** start Given material **

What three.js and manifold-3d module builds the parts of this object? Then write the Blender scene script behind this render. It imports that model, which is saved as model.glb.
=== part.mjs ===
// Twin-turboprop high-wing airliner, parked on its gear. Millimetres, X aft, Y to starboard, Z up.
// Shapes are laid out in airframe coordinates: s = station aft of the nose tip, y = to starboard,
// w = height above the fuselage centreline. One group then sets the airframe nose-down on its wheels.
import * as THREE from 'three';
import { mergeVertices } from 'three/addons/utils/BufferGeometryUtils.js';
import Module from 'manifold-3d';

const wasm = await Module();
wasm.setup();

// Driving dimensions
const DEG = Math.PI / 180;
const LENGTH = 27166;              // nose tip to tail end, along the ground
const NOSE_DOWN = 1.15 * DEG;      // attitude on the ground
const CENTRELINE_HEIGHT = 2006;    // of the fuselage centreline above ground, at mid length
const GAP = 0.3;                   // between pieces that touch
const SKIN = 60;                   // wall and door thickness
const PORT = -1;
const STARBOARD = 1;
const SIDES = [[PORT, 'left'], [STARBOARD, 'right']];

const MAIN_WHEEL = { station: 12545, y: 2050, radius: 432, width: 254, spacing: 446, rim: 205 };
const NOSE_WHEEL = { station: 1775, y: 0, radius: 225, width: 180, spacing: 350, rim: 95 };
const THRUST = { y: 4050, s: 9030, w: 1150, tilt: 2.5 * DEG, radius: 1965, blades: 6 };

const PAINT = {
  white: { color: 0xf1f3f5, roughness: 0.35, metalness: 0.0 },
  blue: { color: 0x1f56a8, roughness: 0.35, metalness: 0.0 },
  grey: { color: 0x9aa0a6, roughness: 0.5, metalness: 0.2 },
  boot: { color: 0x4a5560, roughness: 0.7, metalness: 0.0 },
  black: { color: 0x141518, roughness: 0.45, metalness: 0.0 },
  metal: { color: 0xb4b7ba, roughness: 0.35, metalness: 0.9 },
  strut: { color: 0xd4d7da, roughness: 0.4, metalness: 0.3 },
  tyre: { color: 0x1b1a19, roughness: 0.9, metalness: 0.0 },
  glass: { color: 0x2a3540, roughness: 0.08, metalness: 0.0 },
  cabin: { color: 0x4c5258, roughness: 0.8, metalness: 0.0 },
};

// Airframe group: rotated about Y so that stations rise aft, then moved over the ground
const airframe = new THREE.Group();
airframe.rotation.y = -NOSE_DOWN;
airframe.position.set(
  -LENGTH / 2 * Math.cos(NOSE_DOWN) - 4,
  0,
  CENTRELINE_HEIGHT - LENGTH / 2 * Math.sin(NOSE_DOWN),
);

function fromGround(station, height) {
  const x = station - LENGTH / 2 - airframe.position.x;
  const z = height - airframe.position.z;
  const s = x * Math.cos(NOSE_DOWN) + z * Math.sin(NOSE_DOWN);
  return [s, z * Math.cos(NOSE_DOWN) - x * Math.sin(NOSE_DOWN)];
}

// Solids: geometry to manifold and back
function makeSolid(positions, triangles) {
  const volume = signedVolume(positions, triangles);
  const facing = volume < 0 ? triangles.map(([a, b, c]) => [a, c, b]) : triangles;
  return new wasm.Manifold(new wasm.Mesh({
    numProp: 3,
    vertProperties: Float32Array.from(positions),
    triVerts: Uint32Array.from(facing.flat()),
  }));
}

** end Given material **

Instructions for the task: Please repeat the listing exactly, with nothing left out.

Task result:
What three.js and manifold-3d module builds the parts of this object? Then write the Blender scene script behind this render. It imports that model, which is saved as model.glb.
=== part.mjs ===
// Twin-turboprop high-wing airliner, parked on its gear. Millimetres, X aft, Y to starboard, Z up.
// Shapes are laid out in airframe coordinates: s = station aft of the nose tip, y = to starboard,
// w = height above the fuselage centreline. One group then sets the airframe nose-down on its wheels.
import * as THREE from 'three';
import { mergeVertices } from 'three/addons/utils/BufferGeometryUtils.js';
import Module from 'manifold-3d';

const wasm = await Module();
wasm.setup();

// Driving dimensions
const DEG = Math.PI / 180;
const LENGTH = 27166;              // nose tip to tail end, along the ground
const NOSE_DOWN = 1.15 * DEG;      // attitude on the ground
const CENTRELINE_HEIGHT = 2006;    // of the fuselage centreline above ground, at mid length
const GAP = 0.3;                   // between pieces that touch
const SKIN = 60;                   // wall and door thickness
const PORT = -1;
const STARBOARD = 1;
const SIDES = [[PORT, 'left'], [STARBOARD, 'right']];

const MAIN_WHEEL = { station: 12545, y: 2050, radius: 432, width: 254, spacing: 446, rim: 205 };
const NOSE_WHEEL = { station: 1775, y: 0, radius: 225, width: 180, spacing: 350, rim: 95 };
const THRUST = { y: 4050, s: 9030, w: 1150, tilt: 2.5 * DEG, radius: 1965, blades: 6 };

const PAINT = {
  white: { color: 0xf1f3f5, roughness: 0.35, metalness: 0.0 },
  blue: { color: 0x1f56a8, roughness: 0.35, metalness: 0.0 },
  grey: { color: 0x9aa0a6, roughness: 0.5, metalness: 0.2 },
  boot: { color: 0x4a5560, roughness: 0.7, metalness: 0.0 },
  black: { color: 0x141518, roughness: 0.45, metalness: 0.0 },
  metal: { color: 0xb4b7ba, roughness: 0.35, metalness: 0.9 },
  strut: { color: 0xd4d7da, roughness: 0.4, metalness: 0.3 },
  tyre: { color: 0x1b1a19, roughness: 0.9, metalness: 0.0 },
  glass: { color: 0x2a3540, roughness: 0.08, metalness: 0.0 },
  cabin: { color: 0x4c5258, roughness: 0.8, metalness: 0.0 },
};

// Airframe group: rotated about Y so that stations rise aft, then moved over the ground
const airframe = new THREE.Group();
airframe.rotation.y = -NOSE_DOWN;
airframe.position.set(
  -LENGTH / 2 * Math.cos(NOSE_DOWN) - 4,
  0,
  CENTRELINE_HEIGHT - LENGTH / 2 * Math.sin(NOSE_DOWN),
);

function fromGround(station, height) {
  const x = station - LENGTH / 2 - airframe.position.x;
  const z = height - airframe.position.z;
  const s = x * Math.cos(NOSE_DOWN) + z * Math.sin(NOSE_DOWN);
  return [s, z * Math.cos(NOSE_DOWN) - x * Math.sin(NOSE_DOWN)];
}

// Solids: geometry to manifold and back
function makeSolid(positions, triangles) {
  const volume = signedVolume(positions, triangles);
  const facing = volume < 0 ? triangles.map(([a, b, c]) => [a, c, b]) : triangles;
  return new wasm.Manifold(new wasm.Mesh({
    numProp: 3,
    vertProperties: Float32Array.from(positions),
    triVerts: Uint32Array.from(facing.flat()),
  }));
}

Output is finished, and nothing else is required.